More Stiles: “The Washington Free Beacon predicted that Schlossberg would run for office back in 2020 after his cousin, former representative Joseph P. Kennedy III (D., Mass.) lost the Democratic primary for the U.S. Senate. It was a great day for America. But the Kennedy clan is full of rich weirdos with nothing better to do than exploit the media’s obsession with their dead relatives.” (Maya King, in The New York Times, wrote a perfunctory story about Jack’s run for Congress, with a few caveats about his oddities.) Stiles ought to acknowledge that Joe III (a teetotaler, like Trump) never had a whiff of scandal associated with him, aside from a presumption that he deserved a Senate seat.

Stiles is correct, however, that the media remains Kennedy-obsessed.
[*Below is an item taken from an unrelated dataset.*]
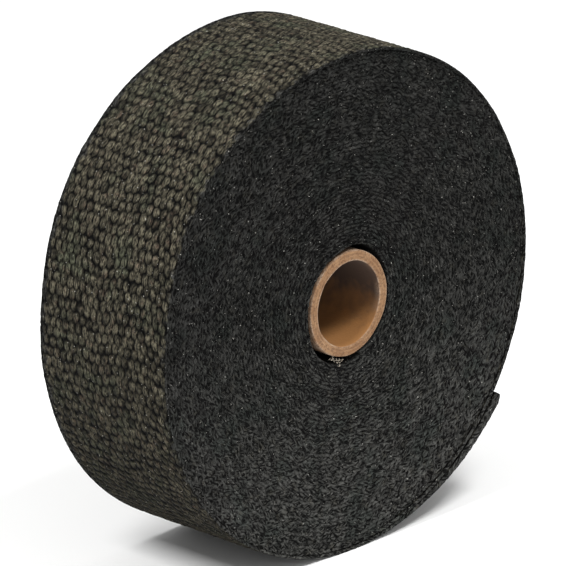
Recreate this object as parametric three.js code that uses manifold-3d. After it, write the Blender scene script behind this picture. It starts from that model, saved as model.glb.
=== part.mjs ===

On Nov. 11, faded flower Maureen Dowd wrote a very long profile of Schlossberg (and naturally invoked Henry IV, Falstaff and Hamlet) in the Times, which was suitably obsequious, even if she recounted some of his kinks. Schlossberg is especially vicious when addressing his cousin Bobby Kennedy, Jr. the family’s apostate for aligning with Trump. Dowd: “In an Instagram video… he said: ‘I’ve got a challenge for you. Me and you. One on one, locked in a room, we hash this out. Nobody comes out until one of us has autism. What do you say?’ In another video, since deleted, he imitated his cousin’s static-y voice, a condition of spasmodic dysphonia.”

If Crazy Jack wins next year, Democrats have little reason to worry: he’ll vote with the party every time. Maybe some of the Congressmen who still believe they’re taken seriously by the public will squirm when the entitled Millennial goes off script, but they should encourage his antics. The House of Representatives isn’t known for mirth—it’s hard to think of “characters,” aside from James Traficant, Bella Abzug, Madison Cawthorn (inadvertently) and Adam Clayton Powell—and could use some laughs. I’d like to see Bill Burr, Mollie Hemingway, Michael Moore, John Cusack, Peachy Keenan, Ben Shapiro and David Hogg win safe seats in the Lower Chamber: Americans ought to lighten up, and have a chuckle or two that these flamboyant opinionators (not that they’re all stupid) could provide.